Research Colloquium at SFU’s School of Interactive Arts and Technology in Surrey presents
Krystina Madej
Wednesday Jan 23th, 2008 at 2:30 - 4.00 pm
SFU Surrey Campus, Room 5380 (5th Floor Galleria)
Krystina Madej
Simon Fraser University, School of Interactive Art and Technology, PhD Graduate
Title: Early Narrative Experience: Social and Multimodal Interactions Inherent in Interactive Digital Environments
Abstract:
Through my explorations of narrative and of children’s experience of narrative, I show that traditional narrative with its climactic structure, a structure that has been a limiting factor in the exploration of narrative in digital environments, is a fairly recent upstart and other structures such as epic have adapted and endured for significantly longer and better reflect the process of life. Imposed on children through a rigorous English Arts curriculum and reified by literary criticism its adoption as a norm continues to diminish the importance of all other narrative structures.
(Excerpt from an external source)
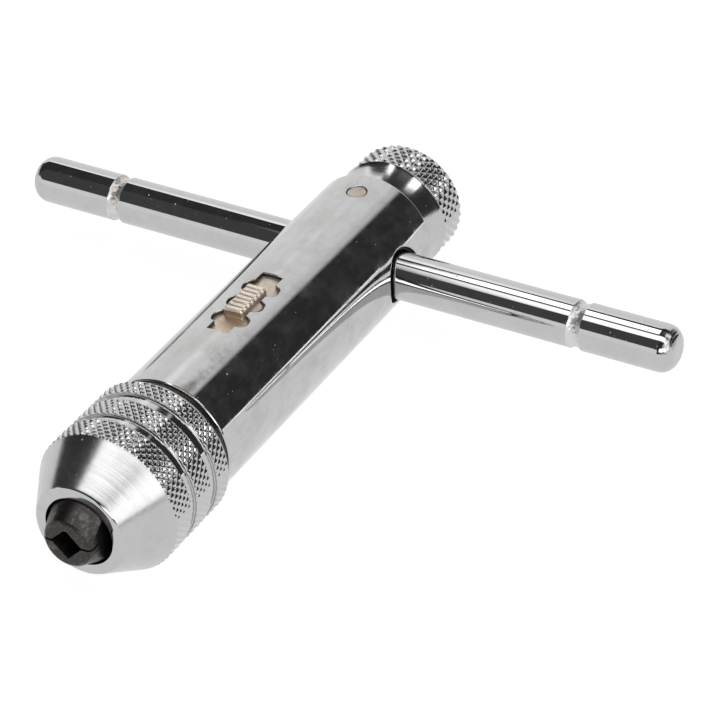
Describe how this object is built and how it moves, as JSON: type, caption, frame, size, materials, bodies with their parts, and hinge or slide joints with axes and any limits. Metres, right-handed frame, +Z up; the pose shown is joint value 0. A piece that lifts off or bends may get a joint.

Though games have the same potential as books to bring world experience to children, acceptance of traditional narrative as a norm by the games industry is one of the reasons why the breadth of stories games currently provide is small. To encourage the development of a breadth of narrative in games, I examine the narrative perception children bring with them to gameplay, and identify similarities between early print narrative and game narrative experience.
Young children's earliest encounters with print narrative are based in a multimodality that includes orality, visual literacy, performance, and interactivity, and embrace a range of experiences that are socially constructed. The perception young children construct of narrative privileges these rich experiences, rather than the conventional forms of narrative they are introduced to formally only when they enter school, but which adults consider the norm. This perception forms the gestalt children bring with them to gameplay.
Narrative in games encompasses the multimodal and interactive nature of digital media. The result falls outside traditional narrative forms but shares characteristics with early print narrative experience. Both experiences are social, interactive, engaging, multimodal, and spatial. They also provide for agency and transformation. This similarity allows children to embrace the new digital medium readily.
Bio:
Krystina Madej began a twenty-five year career in design and communication with an undergraduate degree in fine arts from Concordia University in Montreal, Quebec. She worked in Toronto, Edmonton, and Calgary as a designer and corporate communications planner with business, industry and government. In the mid 1980's together with Jim Budd she established the first industrial design and communications company in western Canada to use computer technologies for the design and production of graphics, products and exhibits with clients such as AMC, Telus, the Glenbow Museum, and ITT Barton.
Dr. Madej returned to graduate school at Kennesaw State University, Atlanta in 1999 and began her research into the use of narrative in digital environments. While obtaining her Masters in Professional Writing (2001) she established an ePublishing conference that targeted authors, publishers and libraries. She began her PhD work at TechBC/SFU in 2002 where her primary focus was in providing new information on how narrative is viewed by children and demonstrating the parallel characteristics of early children’s narrative experience and digital narrative experience. She received a two-year SSHRC doctoral fellowship to conduct her research. Her other interests include the use of multimodality as an expansive environment for writers to explore narrative, conceptual frameworks for the rhetorical process of writing for the web, and interface design as the culture factor in hypermediated narratives. She has spoken at international conferences on author-audience dialogue, immersive and engaging narrative environments, the direction of narrative for authors in digital environments, as well as the evolution of children's narrative and the process of making meaning through narrative.
Her PhD research provides a practical understanding of the social and multimodal interactions inherent in interactive digital environments. It is the theoretical support for Page:Craft ¬– a collaborative project with Carleton University which she presented this past June at IDC (International Conference for Interaction Design and Children) in Aalborg, Denmark. Page:Craft is a tangible interactive storytelling platform based on sensor technology that lets children interact physically with texts and visuals.